Sumber Dana Bantuan Korban Kekerasan Seksual dari Anggaran Negara Diminta Diatur Rinci

Ilustrasi. Metrotvnews.com.

Sumber Dana Bantuan Korban Kekerasan Seksual dari Anggaran Negara Diminta Diatur Rinci

Tri Subarkah • 2 July 2025 02:12

Jakarta: Sejumlah koalisi masyarakat sipil mengapresiasi lahirnya Peraturan Pemerintah (PP) Nomor 29/2025 tentang Dana Bantuan Korban (DBK) Tindak Pidana Kekerasan Seksual (TPKS) yang diteken Presiden Prabowo Subianto sejak 18 Juni 2025. PP itu disebut akan mengimplementasikan DBK yang sebelumnya sudah diatur dalam UU Nomor 12/2022 tentang TPKS.

"Pengesahan PP DBK menjadi satu langkah awal negara dalam mendukung implementasi DBK serta menegakkan pemajuan hak korban kekerasan seksual secara konkret," kata peneliti Institute for Criminal Justice Reform (ICJR) Asry Alkazahfa, Selasa, 1 Juli 2025.

Namun, Asry menilai PP DBK-TPKS belum mengatur secara jelas sumber pendanaan DBK dari anggaran negara. Padahal, kejelasan pendanaan negara itu penting untuk memastikan dukungan finansial yang stabil. 

ICJR sempat merekomendasikan agar negara menetapkan kebijakan alokasi anggaran dengan persentase tertentu dari PNBP Penegakan Hukum untuk pendanaan DBK. 

"Terlepas dari alternatif sumber anggaran negara tersebut, pada pokoknya negara harus jelas mengatur asal anggaran dan besaran dana yang akan dialokasikan. Sebab, pendanaan merupakan aspek krusial bagi pelaksanaan DBK ke depan," jelasnya.

Selain itu, PP DBK-TPKS dinilai belum menjawab permasalahan di lapangan. Khususnya, peran penting aparat penegak hukum dalam pelaksanaan restitusi. 
 

Baca juga: Presiden Prabowo Teken PP Soal Dana Bantuan Korban Kekerasan Seksual

Menurut dia, peraturan tersebut seharusnya dapat mempertegas koordinasi antara Lembaga Perlindungan Saksi dan Korban (LPSK) dan kejaksaan untuk penghitungan aset atau harta kekayaan pelaku. Sebab, kemampuan membayar pelaku hingga potensi sita lelang aset krusial menjamin efektifnya pelaksanaan restitusi.  

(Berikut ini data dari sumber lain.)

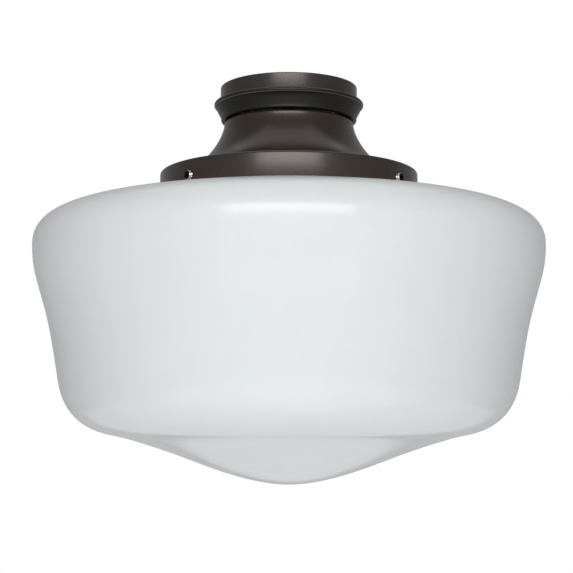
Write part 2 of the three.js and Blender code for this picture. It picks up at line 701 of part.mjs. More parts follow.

ICJR dan kelompok masyarakat sipil lain meminta agar Bappenas, Kementerian Keuangan, dan LPSK berkoordinasi lagi untuk memperjelas alokasi anggaran negara terkait DBK dan mengeluarkan kebijakan alokasinya. 

Kepolisian dan kejaksaan juga diminta melakukan koordinasi sedari awal tahapan pemeriksaan kasus kekerasan seksual dalam rangka menilai aset atau harta kekayaan pelaku sebagai jaminan pembayaran restitusi korban.

Selain ICJR, koalisi masyarakat sipil lain yang menyoroti PP DBK-TPKS adalah KOMPAKS, IPPI, Yayasan lambuina, Yayasan Swara Parangpuan Sulut, Perhimpunan Bantuan Hukum dan HAM Indonesia, Forum Pengada Layanan, Indonesian Legal Resource Center (ILRC), LBH Masyarakat (LBHM).

Selain itu, ada Southeast Asia Freedom of Expression Network (SAFEnet), Asosiasi LBH APIK Indonesia, Rifka Annisa WCC, Jakarta Feminist, Himpunan Wanita Disabilitas Indonesia (HWDI), Perkumpulan DAMAR, WCC Jombang.